Requirement:
Repeat all of the data precisely.

Given data:
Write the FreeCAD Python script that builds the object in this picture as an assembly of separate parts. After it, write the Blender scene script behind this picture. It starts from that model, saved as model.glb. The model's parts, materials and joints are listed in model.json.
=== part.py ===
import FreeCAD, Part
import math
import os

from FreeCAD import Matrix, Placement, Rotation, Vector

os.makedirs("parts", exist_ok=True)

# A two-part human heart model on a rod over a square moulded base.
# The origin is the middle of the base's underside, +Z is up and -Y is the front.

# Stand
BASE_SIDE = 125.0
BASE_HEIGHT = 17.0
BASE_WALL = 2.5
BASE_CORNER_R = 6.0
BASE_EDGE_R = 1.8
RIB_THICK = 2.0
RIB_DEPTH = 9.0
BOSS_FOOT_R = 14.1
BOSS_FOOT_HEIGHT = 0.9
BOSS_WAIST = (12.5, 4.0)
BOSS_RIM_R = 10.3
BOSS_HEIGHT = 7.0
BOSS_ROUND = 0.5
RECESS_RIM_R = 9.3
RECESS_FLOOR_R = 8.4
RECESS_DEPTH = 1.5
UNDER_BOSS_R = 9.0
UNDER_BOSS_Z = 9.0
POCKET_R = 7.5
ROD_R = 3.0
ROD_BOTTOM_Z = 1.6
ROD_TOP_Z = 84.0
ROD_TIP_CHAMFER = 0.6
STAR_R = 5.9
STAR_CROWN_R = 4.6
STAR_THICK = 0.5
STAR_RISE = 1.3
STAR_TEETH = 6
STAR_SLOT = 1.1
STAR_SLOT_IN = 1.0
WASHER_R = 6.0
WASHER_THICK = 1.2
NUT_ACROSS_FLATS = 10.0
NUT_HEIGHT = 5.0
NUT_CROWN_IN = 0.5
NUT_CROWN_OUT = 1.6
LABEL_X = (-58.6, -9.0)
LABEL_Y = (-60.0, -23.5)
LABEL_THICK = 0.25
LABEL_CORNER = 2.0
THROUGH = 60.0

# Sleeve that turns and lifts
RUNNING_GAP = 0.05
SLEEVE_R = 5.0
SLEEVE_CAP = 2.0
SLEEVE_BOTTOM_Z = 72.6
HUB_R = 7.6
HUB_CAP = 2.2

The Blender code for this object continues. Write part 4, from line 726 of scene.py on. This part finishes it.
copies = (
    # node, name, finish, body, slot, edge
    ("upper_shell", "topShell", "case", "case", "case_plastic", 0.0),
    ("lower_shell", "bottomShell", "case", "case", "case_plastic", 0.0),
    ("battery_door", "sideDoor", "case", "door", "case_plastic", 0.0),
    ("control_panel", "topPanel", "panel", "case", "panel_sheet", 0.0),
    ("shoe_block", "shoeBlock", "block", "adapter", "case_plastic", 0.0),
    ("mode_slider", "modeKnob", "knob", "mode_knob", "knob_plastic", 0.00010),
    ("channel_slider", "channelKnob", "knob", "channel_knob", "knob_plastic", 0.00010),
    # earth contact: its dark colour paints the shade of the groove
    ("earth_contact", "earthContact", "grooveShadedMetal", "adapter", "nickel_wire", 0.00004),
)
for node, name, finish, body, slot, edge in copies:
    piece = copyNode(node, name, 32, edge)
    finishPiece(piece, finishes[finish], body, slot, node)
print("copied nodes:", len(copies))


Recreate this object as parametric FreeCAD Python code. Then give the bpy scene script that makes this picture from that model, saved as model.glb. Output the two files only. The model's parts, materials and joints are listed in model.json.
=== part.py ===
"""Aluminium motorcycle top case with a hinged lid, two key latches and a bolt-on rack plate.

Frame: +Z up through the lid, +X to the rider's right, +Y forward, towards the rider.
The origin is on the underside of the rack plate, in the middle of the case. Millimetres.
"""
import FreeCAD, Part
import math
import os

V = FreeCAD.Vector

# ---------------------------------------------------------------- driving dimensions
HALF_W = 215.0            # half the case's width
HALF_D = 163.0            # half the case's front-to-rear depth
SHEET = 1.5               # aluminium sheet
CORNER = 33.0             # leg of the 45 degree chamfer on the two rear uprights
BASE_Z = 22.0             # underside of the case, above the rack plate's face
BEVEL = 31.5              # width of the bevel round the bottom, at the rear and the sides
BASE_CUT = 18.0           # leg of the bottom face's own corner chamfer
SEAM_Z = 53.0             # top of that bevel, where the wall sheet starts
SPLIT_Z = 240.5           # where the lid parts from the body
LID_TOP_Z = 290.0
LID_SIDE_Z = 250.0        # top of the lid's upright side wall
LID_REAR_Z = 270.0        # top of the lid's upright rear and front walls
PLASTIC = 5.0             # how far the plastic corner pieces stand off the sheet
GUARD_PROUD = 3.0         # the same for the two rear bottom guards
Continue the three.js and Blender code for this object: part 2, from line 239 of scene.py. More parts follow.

Full answer:
Write the FreeCAD Python script that builds the object in this picture as an assembly of separate parts. After it, write the Blender scene script behind this picture. It starts from that model, saved as model.glb. The model's parts, materials and joints are listed in model.json.
=== part.py ===
import FreeCAD, Part
import math
import os

from FreeCAD import Matrix, Placement, Rotation, Vector

os.makedirs("parts", exist_ok=True)

# A two-part human heart model on a rod over a square moulded base.
# The origin is the middle of the base's underside, +Z is up and -Y is the front.

# Stand
BASE_SIDE = 125.0
BASE_HEIGHT = 17.0
BASE_WALL = 2.5
BASE_CORNER_R = 6.0
BASE_EDGE_R = 1.8
RIB_THICK = 2.0
RIB_DEPTH = 9.0
BOSS_FOOT_R = 14.1
BOSS_FOOT_HEIGHT = 0.9
BOSS_WAIST = (12.5, 4.0)
BOSS_RIM_R = 10.3
BOSS_HEIGHT = 7.0
BOSS_ROUND = 0.5
RECESS_RIM_R = 9.3
RECESS_FLOOR_R = 8.4
RECESS_DEPTH = 1.5
UNDER_BOSS_R = 9.0
UNDER_BOSS_Z = 9.0
POCKET_R = 7.5
ROD_R = 3.0
ROD_BOTTOM_Z = 1.6
ROD_TOP_Z = 84.0
ROD_TIP_CHAMFER = 0.6
STAR_R = 5.9
STAR_CROWN_R = 4.6
STAR_THICK = 0.5
STAR_RISE = 1.3
STAR_TEETH = 6
STAR_SLOT = 1.1
STAR_SLOT_IN = 1.0
WASHER_R = 6.0
WASHER_THICK = 1.2
NUT_ACROSS_FLATS = 10.0
NUT_HEIGHT = 5.0
NUT_CROWN_IN = 0.5
NUT_CROWN_OUT = 1.6
LABEL_X = (-58.6, -9.0)
LABEL_Y = (-60.0, -23.5)
LABEL_THICK = 0.25
LABEL_CORNER = 2.0
THROUGH = 60.0

# Sleeve that turns and lifts
RUNNING_GAP = 0.05
SLEEVE_R = 5.0
SLEEVE_CAP = 2.0
SLEEVE_BOTTOM_Z = 72.6
HUB_R = 7.6
HUB_CAP = 2.2

The Blender code for this object continues. Write part 4, from line 726 of scene.py on. This part finishes it.
copies = (
    # node, name, finish, body, slot, edge
    ("upper_shell", "topShell", "case", "case", "case_plastic", 0.0),
    ("lower_shell", "bottomShell", "case", "case", "case_plastic", 0.0),
    ("battery_door", "sideDoor", "case", "door", "case_plastic", 0.0),
    ("control_panel", "topPanel", "panel", "case", "panel_sheet", 0.0),
    ("shoe_block", "shoeBlock", "block", "adapter", "case_plastic", 0.0),
    ("mode_slider", "modeKnob", "knob", "mode_knob", "knob_plastic", 0.00010),
    ("channel_slider", "channelKnob", "knob", "channel_knob", "knob_plastic", 0.00010),
    # earth contact: its dark colour paints the shade of the groove
    ("earth_contact", "earthContact", "grooveShadedMetal", "adapter", "nickel_wire", 0.00004),
)
for node, name, finish, body, slot, edge in copies:
    piece = copyNode(node, name, 32, edge)
    finishPiece(piece, finishes[finish], body, slot, node)
print("copied nodes:", len(copies))


Recreate this object as parametric FreeCAD Python code. Then give the bpy scene script that makes this picture from that model, saved as model.glb. Output the two files only. The model's parts, materials and joints are listed in model.json.
=== part.py ===
"""Aluminium motorcycle top case with a hinged lid, two key latches and a bolt-on rack plate.

Frame: +Z up through the lid, +X to the rider's right, +Y forward, towards the rider.
The origin is on the underside of the rack plate, in the middle of the case. Millimetres.
"""
import FreeCAD, Part
import math
import os

V = FreeCAD.Vector

# ---------------------------------------------------------------- driving dimensions
HALF_W = 215.0            # half the case's width
HALF_D = 163.0            # half the case's front-to-rear depth
SHEET = 1.5               # aluminium sheet
CORNER = 33.0             # leg of the 45 degree chamfer on the two rear uprights
BASE_Z = 22.0             # underside of the case, above the rack plate's face
BEVEL = 31.5              # width of the bevel round the bottom, at the rear and the sides
BASE_CUT = 18.0           # leg of the bottom face's own corner chamfer
SEAM_Z = 53.0             # top of that bevel, where the wall sheet starts
SPLIT_Z = 240.5           # where the lid parts from the body
LID_TOP_Z = 290.0
LID_SIDE_Z = 250.0        # top of the lid's upright side wall
LID_REAR_Z = 270.0        # top of the lid's upright rear and front walls
PLASTIC = 5.0             # how far the plastic corner pieces stand off the sheet
GUARD_PROUD = 3.0         # the same for the two rear bottom guards
Continue the three.js and Blender code for this object: part 2, from line 239 of scene.py. More parts follow.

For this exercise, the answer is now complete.